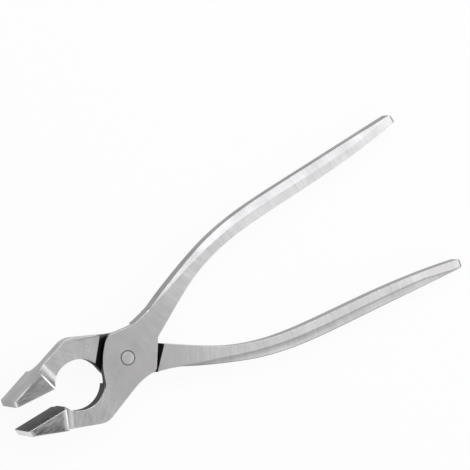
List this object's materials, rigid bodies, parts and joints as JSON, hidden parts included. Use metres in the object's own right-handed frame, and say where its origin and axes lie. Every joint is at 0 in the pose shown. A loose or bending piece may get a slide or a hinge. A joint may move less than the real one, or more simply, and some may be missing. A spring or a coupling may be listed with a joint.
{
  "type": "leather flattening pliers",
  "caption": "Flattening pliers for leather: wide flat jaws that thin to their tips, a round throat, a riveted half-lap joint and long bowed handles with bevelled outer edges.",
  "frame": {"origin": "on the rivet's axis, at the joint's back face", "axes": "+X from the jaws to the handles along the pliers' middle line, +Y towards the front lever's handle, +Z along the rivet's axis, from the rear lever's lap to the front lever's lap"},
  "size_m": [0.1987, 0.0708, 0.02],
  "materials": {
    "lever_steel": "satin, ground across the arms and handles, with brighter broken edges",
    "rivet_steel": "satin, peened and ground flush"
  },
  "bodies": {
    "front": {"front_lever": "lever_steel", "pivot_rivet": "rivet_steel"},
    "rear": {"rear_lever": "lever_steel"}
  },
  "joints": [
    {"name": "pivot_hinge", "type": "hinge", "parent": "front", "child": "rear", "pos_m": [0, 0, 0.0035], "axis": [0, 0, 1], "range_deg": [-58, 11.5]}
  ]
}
────────────────────
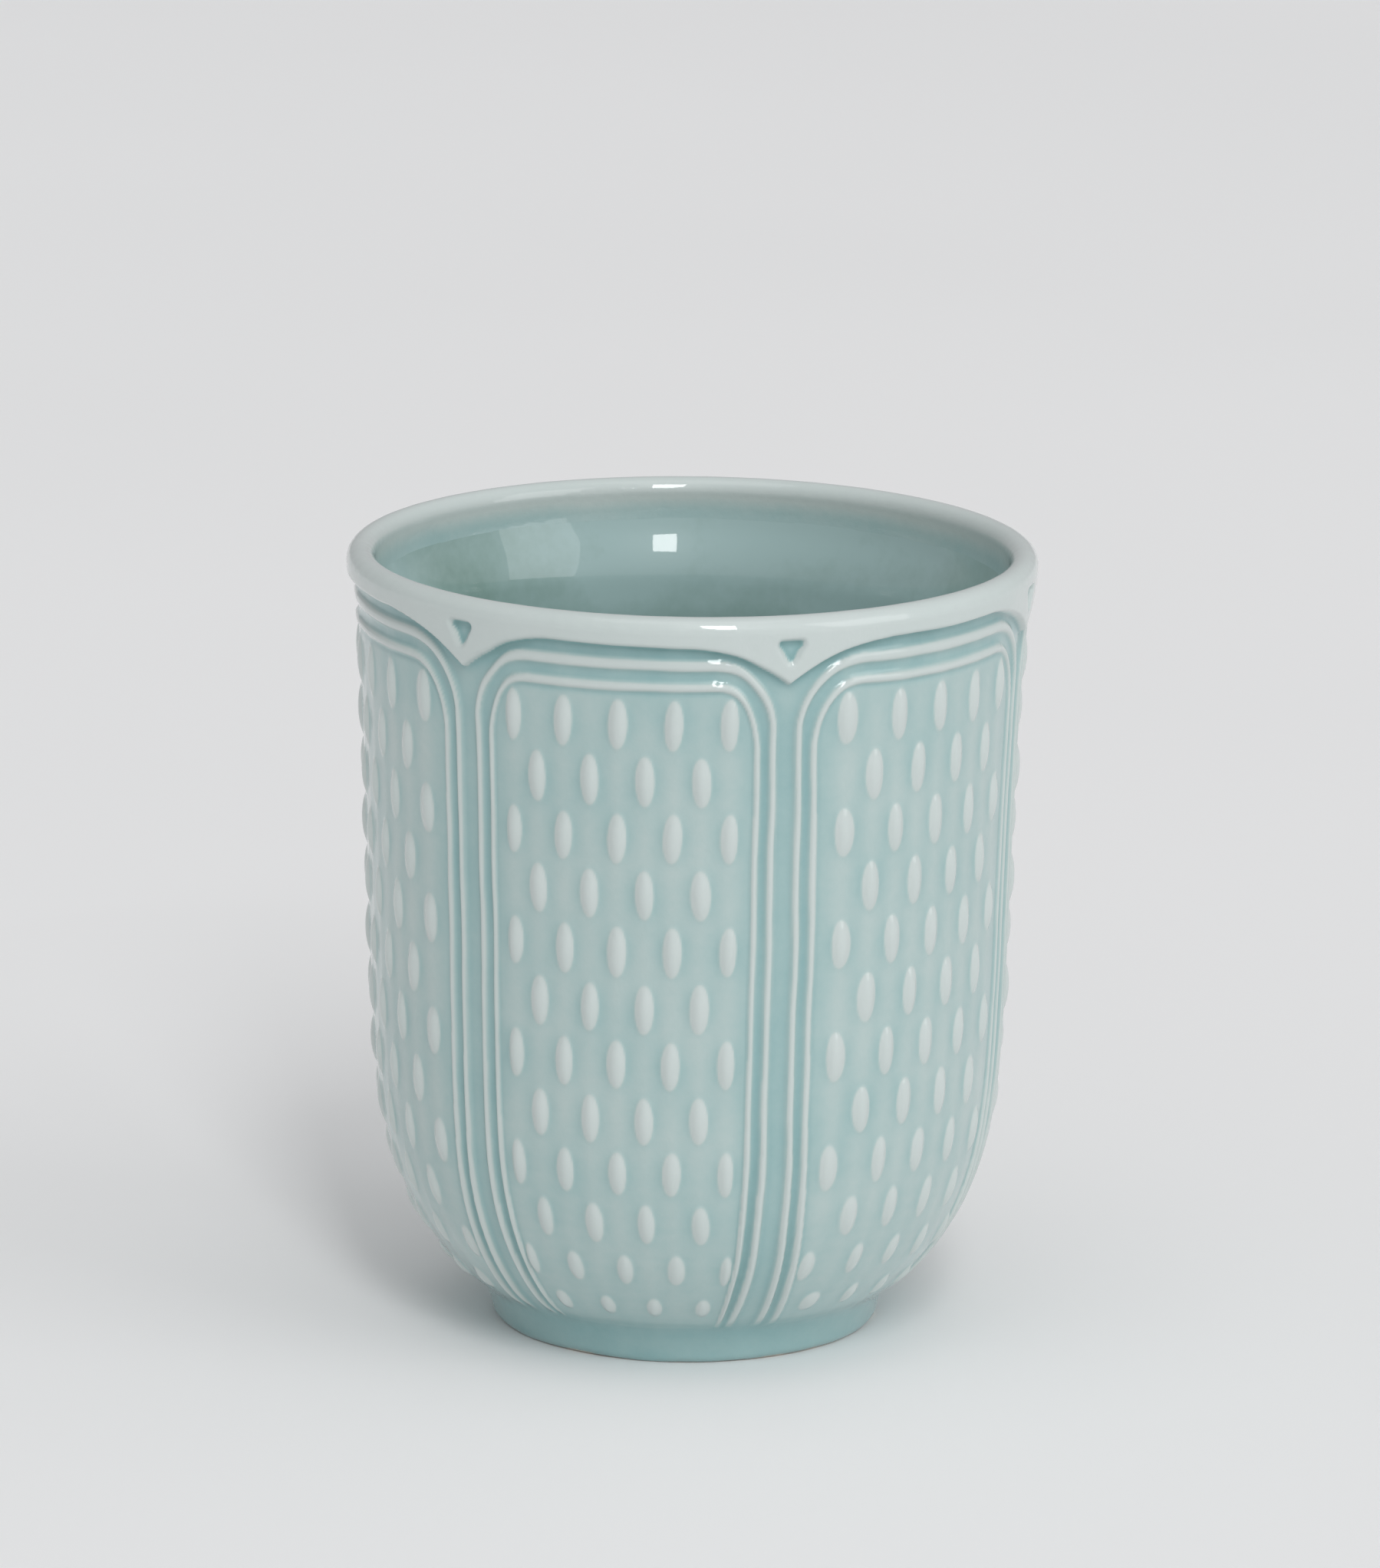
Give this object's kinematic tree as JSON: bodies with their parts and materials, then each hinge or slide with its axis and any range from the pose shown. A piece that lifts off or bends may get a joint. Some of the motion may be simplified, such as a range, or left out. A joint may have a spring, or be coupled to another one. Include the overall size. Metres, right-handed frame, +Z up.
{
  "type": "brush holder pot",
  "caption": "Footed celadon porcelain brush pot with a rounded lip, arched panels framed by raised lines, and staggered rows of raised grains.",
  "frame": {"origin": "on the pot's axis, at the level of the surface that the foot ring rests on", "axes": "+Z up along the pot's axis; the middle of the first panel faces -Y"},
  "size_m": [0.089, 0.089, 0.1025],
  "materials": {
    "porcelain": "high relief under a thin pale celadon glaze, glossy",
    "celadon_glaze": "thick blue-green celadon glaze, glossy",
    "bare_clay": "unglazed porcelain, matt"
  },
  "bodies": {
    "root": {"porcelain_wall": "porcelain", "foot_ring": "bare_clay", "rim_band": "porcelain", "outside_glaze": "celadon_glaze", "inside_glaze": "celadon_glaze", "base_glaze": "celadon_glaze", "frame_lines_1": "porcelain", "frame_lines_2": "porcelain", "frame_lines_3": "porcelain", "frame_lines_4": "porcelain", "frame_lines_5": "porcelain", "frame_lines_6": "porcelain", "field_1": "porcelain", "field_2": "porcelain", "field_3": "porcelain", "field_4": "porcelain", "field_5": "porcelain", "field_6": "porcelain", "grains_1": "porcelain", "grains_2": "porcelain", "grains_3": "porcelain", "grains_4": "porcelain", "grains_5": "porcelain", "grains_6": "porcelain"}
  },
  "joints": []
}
────────────────────
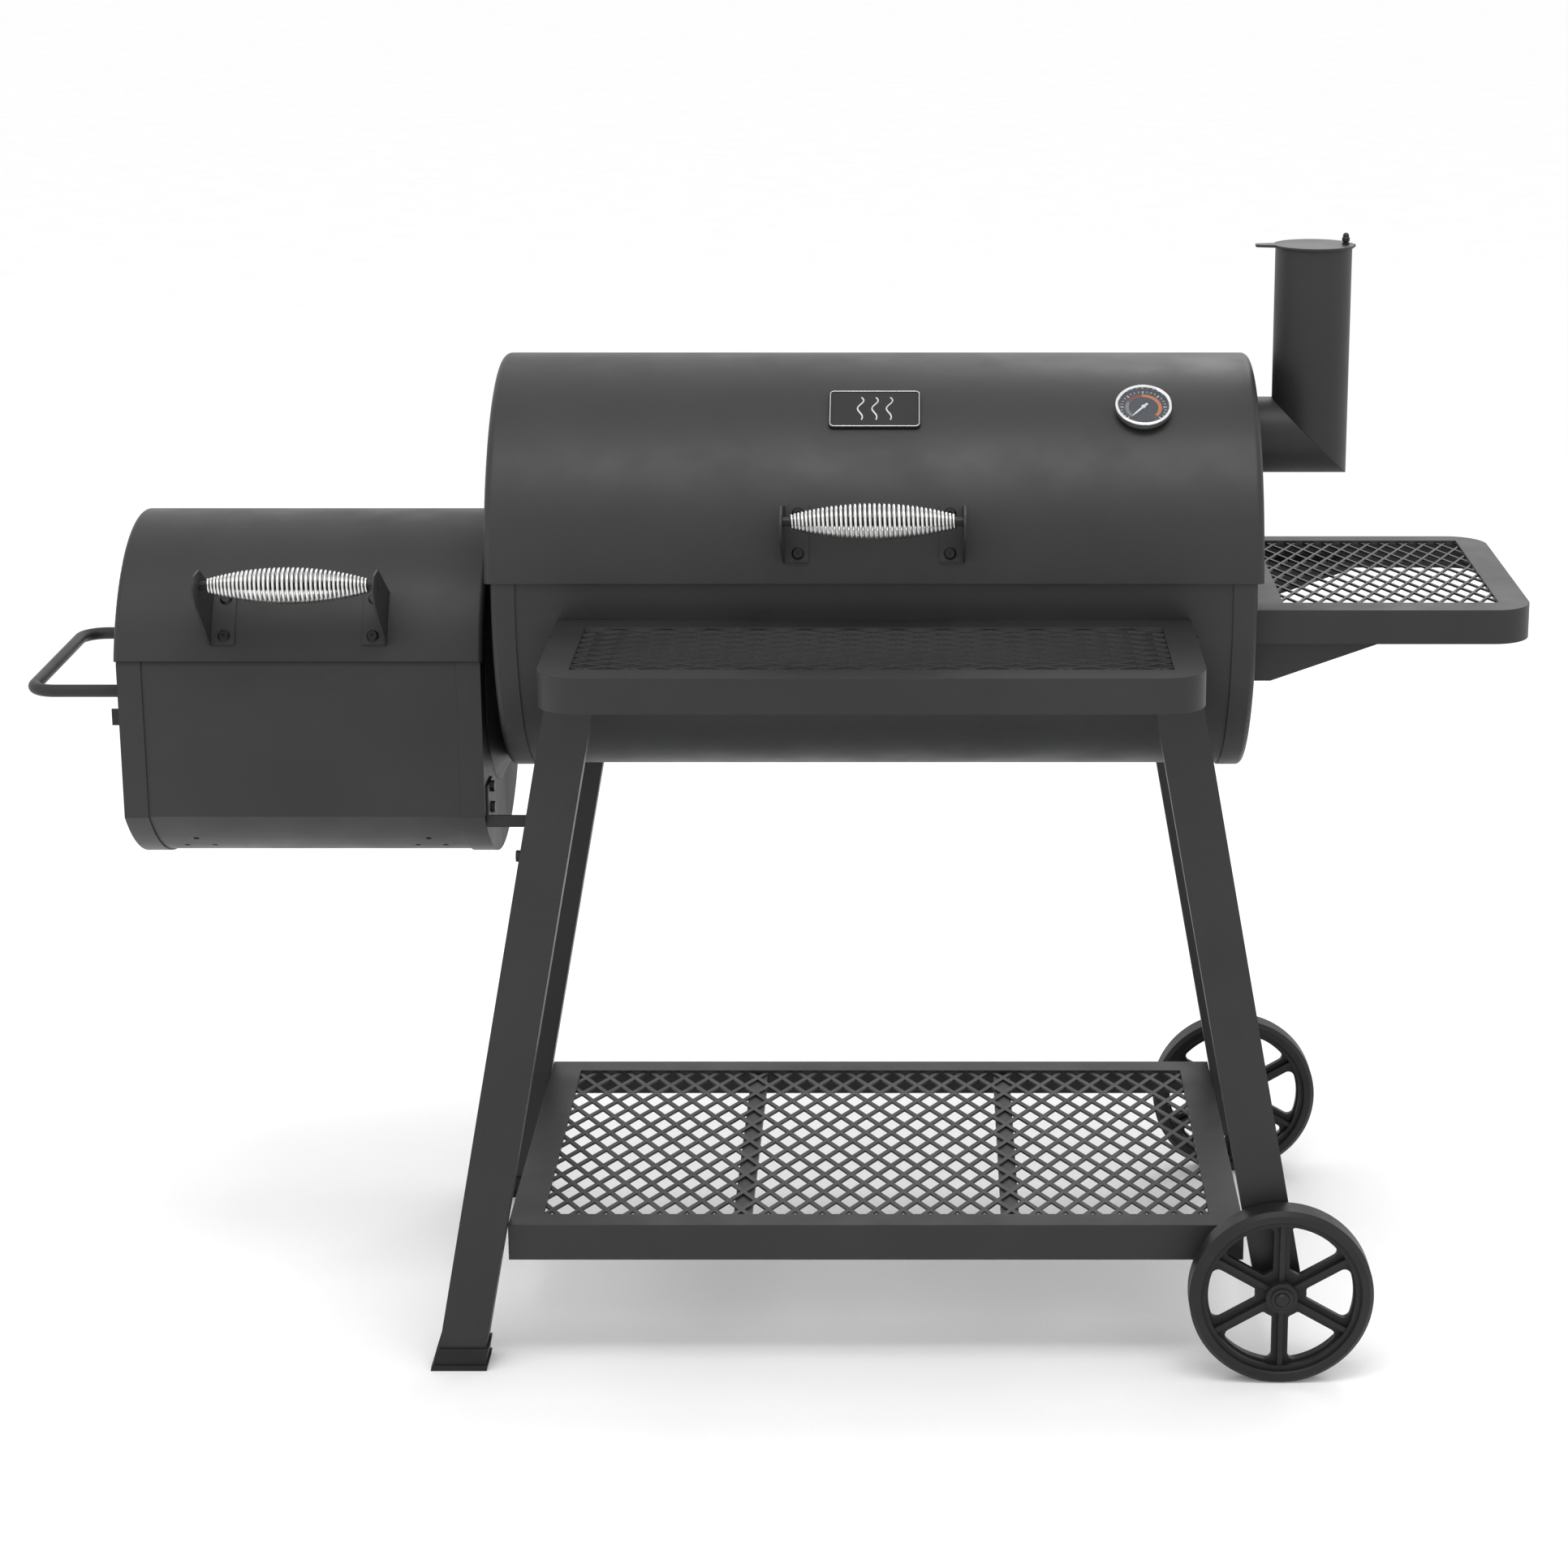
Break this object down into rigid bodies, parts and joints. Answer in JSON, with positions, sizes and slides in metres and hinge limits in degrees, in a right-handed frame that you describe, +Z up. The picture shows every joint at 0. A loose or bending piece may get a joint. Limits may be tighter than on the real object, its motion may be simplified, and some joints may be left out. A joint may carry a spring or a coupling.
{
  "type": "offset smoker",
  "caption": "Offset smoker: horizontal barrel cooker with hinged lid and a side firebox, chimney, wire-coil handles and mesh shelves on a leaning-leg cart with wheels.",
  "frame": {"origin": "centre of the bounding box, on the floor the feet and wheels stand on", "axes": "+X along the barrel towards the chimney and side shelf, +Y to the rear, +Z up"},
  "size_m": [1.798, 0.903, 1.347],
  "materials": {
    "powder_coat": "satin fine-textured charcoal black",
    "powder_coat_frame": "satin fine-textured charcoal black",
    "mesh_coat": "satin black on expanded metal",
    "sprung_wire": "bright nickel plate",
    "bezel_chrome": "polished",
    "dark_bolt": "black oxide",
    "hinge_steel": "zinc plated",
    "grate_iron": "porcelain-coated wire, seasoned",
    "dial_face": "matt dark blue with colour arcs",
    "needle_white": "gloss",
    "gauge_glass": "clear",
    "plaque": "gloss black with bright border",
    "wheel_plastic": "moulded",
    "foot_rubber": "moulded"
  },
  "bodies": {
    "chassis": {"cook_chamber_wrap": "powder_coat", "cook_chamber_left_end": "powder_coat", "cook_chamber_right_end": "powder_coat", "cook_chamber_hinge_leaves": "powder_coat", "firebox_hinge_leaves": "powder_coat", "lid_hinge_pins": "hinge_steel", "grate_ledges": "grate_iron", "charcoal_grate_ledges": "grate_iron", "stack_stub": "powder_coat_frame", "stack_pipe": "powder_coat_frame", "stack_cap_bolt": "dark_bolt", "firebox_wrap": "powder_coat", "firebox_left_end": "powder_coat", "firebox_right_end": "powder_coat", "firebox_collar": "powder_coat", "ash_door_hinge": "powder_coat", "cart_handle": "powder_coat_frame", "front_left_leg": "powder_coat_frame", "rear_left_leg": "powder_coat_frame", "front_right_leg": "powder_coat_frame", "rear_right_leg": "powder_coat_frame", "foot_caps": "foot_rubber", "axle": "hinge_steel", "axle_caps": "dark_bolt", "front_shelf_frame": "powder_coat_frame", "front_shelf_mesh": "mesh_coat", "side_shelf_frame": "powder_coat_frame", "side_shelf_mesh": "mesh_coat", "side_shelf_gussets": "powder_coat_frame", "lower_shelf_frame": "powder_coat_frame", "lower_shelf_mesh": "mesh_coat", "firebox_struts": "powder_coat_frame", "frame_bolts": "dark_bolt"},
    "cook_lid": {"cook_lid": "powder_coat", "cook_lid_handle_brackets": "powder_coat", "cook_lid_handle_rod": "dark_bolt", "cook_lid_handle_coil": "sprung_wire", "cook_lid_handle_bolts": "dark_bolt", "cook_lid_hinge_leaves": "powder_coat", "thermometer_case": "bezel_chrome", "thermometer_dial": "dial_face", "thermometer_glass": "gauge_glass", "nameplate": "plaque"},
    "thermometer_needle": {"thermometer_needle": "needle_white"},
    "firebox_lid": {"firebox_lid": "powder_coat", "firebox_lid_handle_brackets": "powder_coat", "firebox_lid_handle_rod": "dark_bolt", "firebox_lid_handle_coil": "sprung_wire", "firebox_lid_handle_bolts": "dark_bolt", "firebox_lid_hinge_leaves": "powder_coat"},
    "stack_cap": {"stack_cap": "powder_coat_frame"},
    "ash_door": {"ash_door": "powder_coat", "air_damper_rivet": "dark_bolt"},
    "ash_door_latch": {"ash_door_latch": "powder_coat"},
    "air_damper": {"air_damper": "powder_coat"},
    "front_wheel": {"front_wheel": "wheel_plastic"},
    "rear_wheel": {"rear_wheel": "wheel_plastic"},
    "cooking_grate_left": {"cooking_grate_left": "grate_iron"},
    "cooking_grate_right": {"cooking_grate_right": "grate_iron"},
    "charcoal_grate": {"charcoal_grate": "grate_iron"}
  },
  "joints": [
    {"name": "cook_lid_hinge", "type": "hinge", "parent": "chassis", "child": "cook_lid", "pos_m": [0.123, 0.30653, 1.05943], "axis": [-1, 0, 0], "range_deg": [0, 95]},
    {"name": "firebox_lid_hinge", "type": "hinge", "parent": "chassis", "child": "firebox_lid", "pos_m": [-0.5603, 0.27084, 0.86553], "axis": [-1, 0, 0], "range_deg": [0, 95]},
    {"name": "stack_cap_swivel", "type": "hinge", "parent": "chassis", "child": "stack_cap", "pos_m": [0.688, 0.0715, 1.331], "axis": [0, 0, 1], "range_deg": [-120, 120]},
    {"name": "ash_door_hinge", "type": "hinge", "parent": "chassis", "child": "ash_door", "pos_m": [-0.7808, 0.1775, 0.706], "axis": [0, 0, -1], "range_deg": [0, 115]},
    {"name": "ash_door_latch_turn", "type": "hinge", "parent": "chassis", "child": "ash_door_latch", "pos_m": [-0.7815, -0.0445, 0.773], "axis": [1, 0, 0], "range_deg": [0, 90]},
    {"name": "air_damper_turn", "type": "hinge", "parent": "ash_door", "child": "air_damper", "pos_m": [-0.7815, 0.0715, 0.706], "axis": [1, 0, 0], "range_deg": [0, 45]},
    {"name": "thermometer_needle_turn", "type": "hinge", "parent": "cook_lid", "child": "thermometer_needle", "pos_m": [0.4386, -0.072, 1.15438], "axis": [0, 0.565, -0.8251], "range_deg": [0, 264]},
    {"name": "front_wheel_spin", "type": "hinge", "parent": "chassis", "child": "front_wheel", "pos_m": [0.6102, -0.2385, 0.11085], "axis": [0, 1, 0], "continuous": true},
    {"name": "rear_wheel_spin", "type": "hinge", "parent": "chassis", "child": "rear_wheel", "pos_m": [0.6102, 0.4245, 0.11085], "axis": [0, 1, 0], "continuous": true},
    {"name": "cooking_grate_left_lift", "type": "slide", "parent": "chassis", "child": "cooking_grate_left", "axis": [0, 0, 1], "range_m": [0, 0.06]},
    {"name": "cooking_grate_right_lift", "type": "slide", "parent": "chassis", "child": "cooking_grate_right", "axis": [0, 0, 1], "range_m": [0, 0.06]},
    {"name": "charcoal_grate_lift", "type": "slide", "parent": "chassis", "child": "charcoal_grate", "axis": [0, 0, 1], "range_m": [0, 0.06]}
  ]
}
────────────────────
• **PROBLEM DESCRIPTION**: Show every line above in which the word "bending" occurs.

• **OUTPUT OF THE EXERCISE**:
List this object's materials, rigid bodies, parts and joints as JSON, hidden parts included. Use metres in the object's own right-handed frame, and say where its origin and axes lie. Every joint is at 0 in the pose shown. A loose or bending piece may get a slide or a hinge. A joint may move less than the real one, or more simply, and some may be missing. A spring or a coupling may be listed with a joint.
Break this object down into rigid bodies, parts and joints. Answer in JSON, with positions, sizes and slides in metres and hinge limits in degrees, in a right-handed frame that you describe, +Z up. The picture shows every joint at 0. A loose or bending piece may get a joint. Limits may be tighter than on the real object, its motion may be simplified, and some joints may be left out. A joint may carry a spring or a coupling.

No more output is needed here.